In a German study of children 9-11 years old having two first degree relatives with the same atopic disease was highly associated with eczema . Diepgen & Blettner found a stronger correlation between siblings than between siblings and parents for all atopic diseases, also atopic dermatitis . Eczema in an older sibling was also found to be an independent risk factor for eczema among 4-years old in Sweden .
When only some 60% of those finishing the questionnaires on exposure were answering the questionnaires on health, one could argue that the data are prone to self-selection. In both cohorts the lost-to-follow-up group contained more current smoking mothers and fewer homeowners, indicating a lower socio-economic status (data not shown). However, other exposure data, including reported family eczema-history did not differ among those who followed up and those who did not.

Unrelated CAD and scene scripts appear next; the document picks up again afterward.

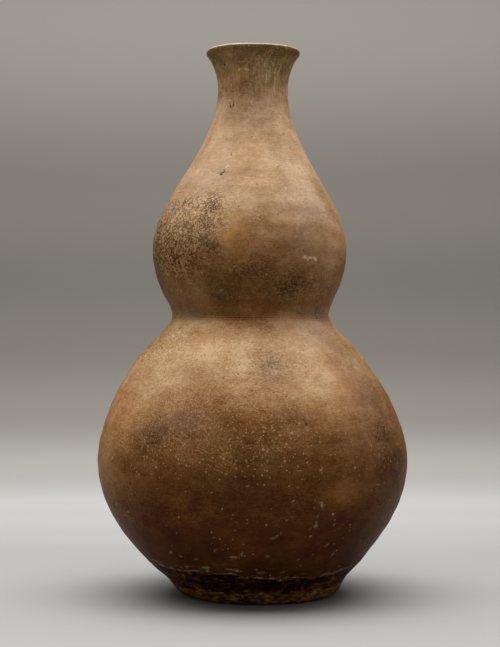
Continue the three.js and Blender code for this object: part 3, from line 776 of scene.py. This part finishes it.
def add(tree, kind, inputs=(), **settings):
    """Adds a node of a kind to a tree with its settings, and sets or links its inputs. Returns the node.

    The inputs go by name, or in the order in which the node shows them. A node that is given as an input
    stands for its first output.
    """
    made = tree.nodes.new("ShaderNode" + kind)
    for name, value in settings.items():
        setattr(made, name, value)
    if isinstance(inputs, dict):
        pairs = [(made.inputs[name], value) for name, value in inputs.items()]
    else:
        pairs = zip([socket for socket in made.inputs if socket.enabled], inputs)
    for socket, value in pairs:
        if isinstance(value, bpy.types.Node):
            value = next(output for output in value.outputs if output.enabled)
        if isinstance(value, bpy.types.NodeSocket):
            tree.links.new(value, socket)
        else:
            socket.default_value = value
    return made


def set_stops(ramp, rows):
    """Gives a colour ramp its stops, rows of place and colour from first to last."""
    stops = ramp.color_ramp.elements
    for place, _ in rows[1:-1]:
        stops.new(place)
    for stop, (place, shade) in zip(stops, rows):
        stop.position, stop.color = place, shade


def empty_material(name):
    """A material with an empty tree, and the tree."""
    material = bpy.data.materials.new(name)
    material.use_nodes = True
    material.node_tree.nodes.clear()
    return material, material.node_tree


def made_once(maker):
    """The material that a function makes, made when it is first asked for. Its name is the function's."""
    return bpy.data.materials.get(maker.__name__) or maker()


def grain(tree, size, turn=0, detail=2, roughness=0.5):
    """Noise from -0.5 to 0.5, its lumps of the given size across, deep and up in millimetres.

    The turn, in degrees, is about the depth axis.
    """
    place = add(tree, "TexCoord").outputs["Object"]
    lump = {"Vector": place, "Rotation": (0, np.radians(turn), 0), "Scale": [MM * side for side in size]}
    scaled = add(tree, "Mapping", lump, vector_type="TEXTURE")
    layers = {"Scale": 1.0, "Detail": detail, "Roughness": roughness}
    noise = add(tree, "TexNoise", {"Vector": scaled, **layers})
    return add(tree, "Math", (noise, 0.5), operation="SUBTRACT")


def grit(tree, cell, core, edge, rag, vary=0.0, strength=1.0):
    """Specks, each a soft dot in a random cell of that size, its outline made ragged by a grain.

    Returns how much of a dot a point is in, from its strength within core to 0 past edge, and its cell's
    random number. A second random number makes a dot smaller by up to vary. Sizes are in millimetres.
    """
    place = add(tree, "TexCoord").outputs["Object"]
    cells = add(tree, "TexVoronoi", {"Vector": place, "Scale": 1 / (cell * MM), "Randomness": 1.0})
    pick = add(tree, "SeparateColor", {"Color": cells.outputs["Color"]})
    away = cells.outputs["Distance"]
    for extra, amount in ((rag, 1.4), (pick.outputs["Green"], vary)):
        away = add(tree, "Math", (extra, amount / cell, away), operation="MULTIPLY_ADD")
    fade = (away, edge / cell, core / cell, 0, strength)
    dot = add(tree, "MapRange", fade, interpolation_type="SMOOTHSTEP")
    return dot, pick.outputs["Red"]


def fired_clay(tree, colour, rough, level, shine):
    """Ends a clay's tree: its colour, roughness, fine relief in millimetres and shine, on one shader."""
    bump = add(tree, "Bump", {"Height": level, "Distance": MM, "Strength": 1.0})
    finish = {"Base Color": colour, "Roughness": rough, "Specular IOR Level": shine, "Normal": bump}
    add(tree, "OutputMaterial", {"Surface": add(tree, "BsdfPrincipled", finish)})


# The fields over the surface that the burnished clay reads.
FIELDS = (
    "tone", "smoke", "ochre", "ash", "dust", "scuff", "pit", "grit", "streak", "brushed", "crown_wear_and_highlight", "bare",
    "scraped",
)


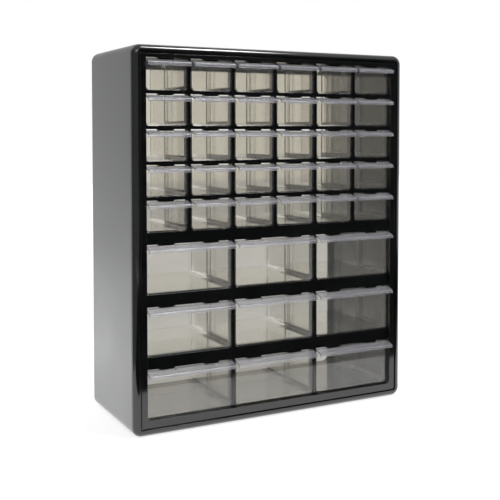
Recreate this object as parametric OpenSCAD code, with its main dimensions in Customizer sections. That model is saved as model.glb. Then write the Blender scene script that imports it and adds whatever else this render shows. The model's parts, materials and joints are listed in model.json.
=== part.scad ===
// Wall or bench cabinet with clear pull-out drawers: five rows of small drawers above
// three rows of large ones. Millimetres, +Z up, the drawers face -Y, and the origin is
// the centre of the footprint on the bench.

/* [Drawer cells] */
// Columns of small drawers, two to each large drawer
small_columns = 6; // [4:2:8]
// Rows of small drawers
small_rows = 5; // [2:1:7]
// Rows of large drawers below them
large_rows = 3; // [1:1:4]
// Width of a small drawer's cell
small_cell_w = 55.7; // [46:0.1:80]
// Height of a small drawer's cell
small_cell_h = 38.5; // [30:0.5:60]
// Height of a large drawer's cell
large_cell_h = 60.4; // [44:0.2:90]
// Radius of the lower corners of every cell
cell_r = 5.3; // [3.5:0.1:7]

/* [Drawer grid] */
// Width of the upright bars between columns
bar_w = 3.9; // [3.2:0.1:6]
// Height of the rails between rows of small drawers
rail_h = 4.25; // [3:0.25:8]
// Height of the belt under the last row of small drawers
belt_h = 14.7; // [8:0.1:24]
// Height of the belts between rows of large drawers
large_belt_h = 15.2; // [8:0.1:24]
// Depth of the bars, rails and belts
grid_d = 11; // [9:0.5:18]
// Thickness of the plate in front of the grid's hollows
grid_plate_t = 2.4; // [1.6:0.1:4]
// Thickness of the walls round the grid's hollows
grid_wall = 2.2; // [1.4:0.1:3]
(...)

Another limitation of the study was the reporting eczema in parents and siblings without a clinical verification. The question "have you, the child's father or any of your joint children ever had eczema" is a core ISAAC questions, but is most often used in combination with a question on rash located in typical places or diagnosis verified by a doctor. To the best of our knowledge, the question has not been validated in an adult population. However, the almost similar phrasing "have you ever had childhood eczema" was validated among adults in a Swedish population. The sensitivity and specificity of this question was 89.9% and 70.7%, respectively , and an overestimation of the reported prevalence of childhood eczema among adults is therefore likely. Regarding the use of this question among children (siblings), we have validated this in a former publication . This question alone, without a question identifying rash on typical location, gave a sensitivity of 96.8% and a specificity of 68.0% when validated against the UK Working Party Criteria. Adding a question of rash on typical locations decreased the sensitivity whereas the specificity increased. This gives reason to believe, that there might be an overestimation of reported eczema among the siblings, since other forms of dermatitis in young children, such as seborrhoeic dermatitis as well as nappy dermatitis might have been included. However, in case of such a misclassification, there is no reason to believe that this has changed from 6 weeks to 1 year, and could therefore not explain the differences in reporting of eczema in siblings in the two cohorts.
The strengths of this study are the large number of unselected participants as well as the prospective design. The consistency of reported eczema indicates a high reliability of the questions and the prevalence of reported eczema is well in line with the prevalence found in the PACT endpoint-study . In addition, the focus is on eczema-groups only, since other studies have showed that parental eczema may be a better marker for eczema in the offspring than other parental atopic diseases [8, 33].